Thursday, November 26, 2009

The Problem

The following is taken directly from the ACOA webpage. (Adult Children of Alcoholics) I thought it was very interesting....


Many of us found that we had several characteristics in common as a result of being brought up in an alcoholic or other dysfunctional households.

We had come to feel isolated, and uneasy with other people, especially authority figures. To protect ourselves, we became people pleasers, even though we lost our own identities in the process. All the same we would mistake any personal criticism as a threat.

We either became alcoholics ourselves, married them, or both. Failing that, we found other compulsive personalities, such as a workaholic, to fulfill our sick need for abandonment.

We lived life from the standpoint of victims. Having an over developed sense of responsibility, we preferred to be concerned with others rather than ourselves. We got guilt feelings when we trusted ourselves, giving in to others. We became reactors rather than actors, letting others take the initiative.

We were dependent personalities, terrified of abandonment, willing to do almost anything to hold on to a relationship in order not to be abandoned emotionally. We keep choosing insecure relationships because they matched our childhood relationship with alcoholic or dysfunctional parents.

These symptoms of the family disease of alcoholism or other dysfunction made us ‘co-victims’, those who take on the characteristics of the disease without necessarily ever taking a drink. We learned to keep our feelings down as children and keep them buried as adults.

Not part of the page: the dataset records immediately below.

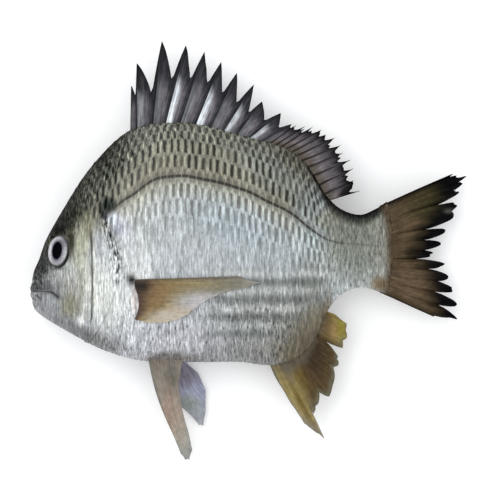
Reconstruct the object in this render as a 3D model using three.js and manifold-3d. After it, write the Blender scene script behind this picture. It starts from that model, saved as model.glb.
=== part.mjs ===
// A whole raw sea bream lying on its right flank, as one solid, in millimetres.
// X runs from the snout to the tail, Y from the belly to the back, and Z up through the body.
import * as THREE from "three";
import { mergeVertices } from "three/addons/utils/BufferGeometryUtils.js";
import Module from "manifold-3d";

// ---- Driving dimensions ----

// The trunk, from the snout to the end of the scaled tail base.
const BODY_LENGTH = 204;
const BODY_RINGS = 54;
const RING_CROWDING = 1.5; // above 1, the rings stand closer together towards the snout
const RING_POINTS = 36;
const SNOUT_LEVEL = -23.5; // height of the snout's tip
const SNOUT_ROUNDING = 2.2; // length over which the blunt snout rounds off
const TAIL_BULGE = 3.5; // how far the tail base bows out behind its corners
const TAIL_BULGE_START = 185;

// Pairs of distance from the snout and height, from the snout along the back.
const BACK_LINE = [
  [0, -16], [1.4, -12.5], [4.6, -5.4], [8, 4.4], [13.8, 15.5], [22.4, 29.8], [31, 42.8],
  [39.6, 53.3], [48.2, 62.2], [56.8, 68.4], [68.2, 71.9], [82.6, 72.8], [96.9, 71.7],
  [112.4, 68], [134.2, 61.9], [147.4, 57.4], [156, 51.2], [162.8, 41.6], [168.6, 31.8],
  [177.2, 23.6], [188.6, 20.1], [197.2, 23.2], [204, 27.8],
];

// The same along the throat and the belly.
const BELLY_LINE = [
  [0, -30.5], [2.3, -34.2], [8, -39], [16.6, -44.2], [31, -52.2], [45.3, -58.5], [62.5, -63],
  [91.2, -64], [119.8, -64], [134.2, -65.7], [145.6, -64.8], [153.1, -61.4], [159.4, -55.6],
  [164.6, -47.2], [169.2, -36], [177.2, -25.8], [188.6, -21.2], [197.2, -23], [204, -26.2],
];

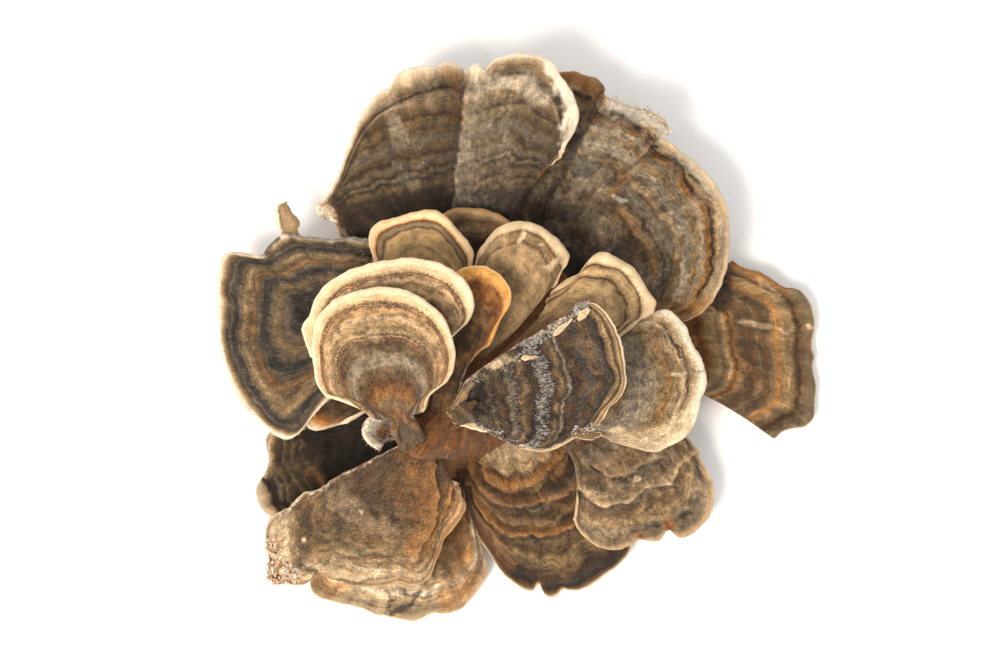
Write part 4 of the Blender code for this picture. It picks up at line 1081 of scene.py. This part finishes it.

As a result of this conditioning, we often confused love with pity, tending to love those we could rescue.

Even more self-defeating, we became addicted to excitement in all our affairs, preferring constant upset to workable solutions.

This is a description, not an indictment.

2 comments:

  1. Um, my father is an alcoholic (with a growing crack habit in recent years that has turned to full crackhead level) and none of this is really descriptive of me at all. I'm not a people pleaser, in fact, rather the opposite. I also have a very low threshold for bullshit in relationships.

    "Having an over developed sense of responsibility, we preferred to be concerned with others rather than ourselves. We got guilt feelings when we trusted ourselves, giving in to others." Also, sort of the opposite. I responded to my parents neglect and my father's alcoholism by deciding I'd take care of myself because no one else would. Learning to be considerate of others feelings and opinions at all was a huge emotional advancement for me, as was learning to have some trust in other people.

    "As a result of this conditioning, we often confused love with pity, tending to love those we could rescue." It also took me a long time to not see any weakness as something despicable or as a place to attack. I tended to find myself with people who were self reliant, even to the point of making myself unecessary in the relationship. I tend not to be concerned about breakups and get called "emotionally available", not "clingy".

    "we became addicted to excitement in all our affairs" I like predicability and prefer to schedule outings far in advance.

    I understand that some people react the way described here, because my older sister did, but quite a few of us also react the exact opposite, turning ourselves into self-policing people who don't even think to ask for help when we need it because we have grown to never expect it. For every kid that reacts to their parent's problems by saying "how can I help you" there is another who reacts with "you're dead to me."

    ReplyDelete
  2. Thanks for your comment. I have to say I agree with what you're saying. I saw this on their site and thought it was interesting, but it is certainly not complete. I identify with a lot of what you are saying as well!